Enfin, un memento très complet (128 pages), à l’intention de l’ensemble des avocats et des magistrats de toutes les juridictions du fond, est désormais disponible, qui détaille la manière dont la Cour de cassation appréhende et recommande que soit mis en œuvre le contrôle de proportionnalité dont la Cour européenne des droits de l’homme fait l’instrument privilégié du contrôle de conventionnalité, c’est-à-dire la vérification de la conformité à la Convention européenne des droits de l’homme d’une règle du droit national jusque dans son application concrète à une situation particulière. Ce memento devrait être présenté dans les mois qui viennent aux cours d’appel, dans des réunions auxquelles seraient invités les bâtonniers des ressorts concernés.

Cette réforme est le fruit d’une démarche de réflexion collective, large et très ouverte, engagée par la Cour de cassation dès l’automne 2014, à l’initiative du premier président Bertrand Louvel. Une première phase exploratoire et d’expérimentation avait été conduite par une commission de réflexion présidée par Jean-Paul Jean, président de chambre. La phase de réalisation avait été confiée à une seconde commission, animée depuis l’été 2017 par Bruno Pireyre, président de chambre et directeur du service de documentation des études et du rapport, du service des relations internationales et du service de communication de la Cour de cassation. Un rapport d’étape est prévu à la fin du mois prochain, et un rapport définitif devrait être remis à la fin du mois d’octobre.
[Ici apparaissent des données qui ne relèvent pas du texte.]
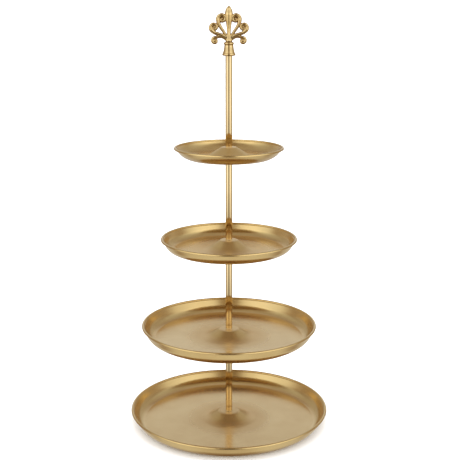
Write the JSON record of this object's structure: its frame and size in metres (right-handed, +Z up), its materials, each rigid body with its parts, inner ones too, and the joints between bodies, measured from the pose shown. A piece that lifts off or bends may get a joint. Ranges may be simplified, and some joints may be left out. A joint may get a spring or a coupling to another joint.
{
  "type": "tiered cake stand",
  "caption": "Tiered serving stand: round dished metal trays of rising size towards the foot, threaded on a central tube post with a cast scrolled finial on top.",
  "frame": {"origin": "on the post line, in the plane that the base tray stands on", "axes": "+Z up along the posts to the finial, +X to the right across the flat of the finial, -Y towards the viewer"},
  "size_m": [0.3, 0.3, 0.6241],
  "materials": {
    "satin_gold": "satin, finely brushed gold plating over pressed steel",
    "cast_gold": "cast metal with satin gold plating, polished on the high spots",
    "plated_steel": "zinc-plated steel thread parts",
    "gasket_nylon": "translucent amber nylon"
  },
  "bodies": {
    "base": {"base_tray": "satin_gold", "base_screw": "plated_steel", "base_washer": "plated_steel"},
    "lowest_post_lift": {"lowest_post_gasket": "gasket_nylon"},
    "lowest_post": {"lowest_post": "satin_gold", "lowest_post_lower_insert": "plated_steel", "lowest_post_upper_insert": "plated_steel", "lowest_post_stud": "plated_steel"},
    "second_tray": {"second_tray": "satin_gold"},
    "second_post_lift": {"second_post_gasket": "gasket_nylon"},
    "second_post": {"second_post": "satin_gold", "second_post_lower_insert": "plated_steel", "second_post_upper_insert": "plated_steel", "second_post_stud": "plated_steel"},
    "third_tray": {"third_tray": "satin_gold"},
    "third_post_lift": {"third_post_gasket": "gasket_nylon"},
    "third_post": {"third_post": "satin_gold", "third_post_lower_insert": "plated_steel", "third_post_upper_insert": "plated_steel", "third_post_stud": "plated_steel"},
    "top_tray": {"top_tray": "satin_gold"},
    "top_post_lift": {"top_post_gasket": "gasket_nylon"},
    "top_post": {"top_post": "satin_gold", "top_post_lower_insert": "plated_steel", "top_post_upper_insert": "plated_steel", "top_post_stud": "plated_steel"},
    "finial_lift": {"collar_gasket": "gasket_nylon"},
    "finial": {"finial_collar": "cast_gold", "finial_ornament": "cast_gold"}
  },
  "joints": [
    {"name": "lowest_post_rise", "type": "slide", "parent": "base", "child": "lowest_post_lift", "axis": [0, 0, 1], "range_m": [0, 0.008]},
    {"name": "lowest_post_unscrew", "type": "hinge", "parent": "lowest_post_lift", "child": "lowest_post", "pos_m": [0, 0, 0.0136], "axis": [0, 0, 1], "range_deg": [0, 2880]},
    {"name": "second_tray_swivel", "type": "hinge", "parent": "lowest_post", "child": "second_tray", "pos_m": [0, 0, 0.1456], "axis": [0, 0, 1], "continuous": true},
    {"name": "second_post_rise", "type": "slide", "parent": "lowest_post", "child": "second_post_lift", "axis": [0, 0, 1], "range_m": [0, 0.008]},
    {"name": "second_post_unscrew", "type": "hinge", "parent": "second_post_lift", "child": "second_post", "pos_m": [0, 0, 0.1472], "axis": [0, 0, 1], "range_deg": [0, 2880]},
    {"name": "third_tray_swivel", "type": "hinge", "parent": "second_post", "child": "third_tray", "pos_m": [0, 0, 0.2842], "axis": [0, 0, 1], "continuous": true},
    {"name": "third_post_rise", "type": "slide", "parent": "second_post", "child": "third_post_lift", "axis": [0, 0, 1], "range_m": [0, 0.008]},
    {"name": "third_post_unscrew", "type": "hinge", "parent": "third_post_lift", "child": "third_post", "pos_m": [0, 0, 0.2858], "axis": [0, 0, 1], "range_deg": [0, 2880]},
    {"name": "top_tray_swivel", "type": "hinge", "parent": "third_post", "child": "top_tray", "pos_m": [0, 0, 0.4228], "axis": [0, 0, 1], "continuous": true},
    {"name": "top_post_rise", "type": "slide", "parent": "third_post", "child": "top_post_lift", "axis": [0, 0, 1], "range_m": [0, 0.008]},
    {"name": "top_post_unscrew", "type": "hinge", "parent": "top_post_lift", "child": "top_post", "pos_m": [0, 0, 0.4244], "axis": [0, 0, 1], "range_deg": [0, 2880]},
    {"name": "finial_rise", "type": "slide", "parent": "top_post", "child": "finial_lift", "axis": [0, 0, 1], "range_m": [0, 0.008]},
    {"name": "finial_unscrew", "type": "hinge", "parent": "finial_lift", "child": "finial", "pos_m": [0, 0, 0.5614], "axis": [0, 0, 1], "range_deg": [0, 2880]}
  ],
  "couplings": [
    {"joint": "lowest_post_unscrew", "follows": "lowest_post_rise", "rad_per_m": 6283.2},
    {"joint": "second_post_unscrew", "follows": "second_post_rise", "rad_per_m": 6283.2},
    {"joint": "third_post_unscrew", "follows": "third_post_rise", "rad_per_m": 6283.2},
    {"joint": "top_post_unscrew", "follows": "top_post_rise", "rad_per_m": 6283.2},
    {"joint": "finial_unscrew", "follows": "finial_rise", "rad_per_m": 6283.2}
  ]
}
À ce stade, nous exprimons un regret : lors de la rentrée solennelle de la Cour de cassation le 15 janvier 2018, le président de la République s’était déclaré favorable à la publication des « opinions dissidentes », à l’instar de ce qui se pratique « dans d’autres univers juridiques ». La Cour de cassation n’a pas jugé utile de le suivre sur ce terrain.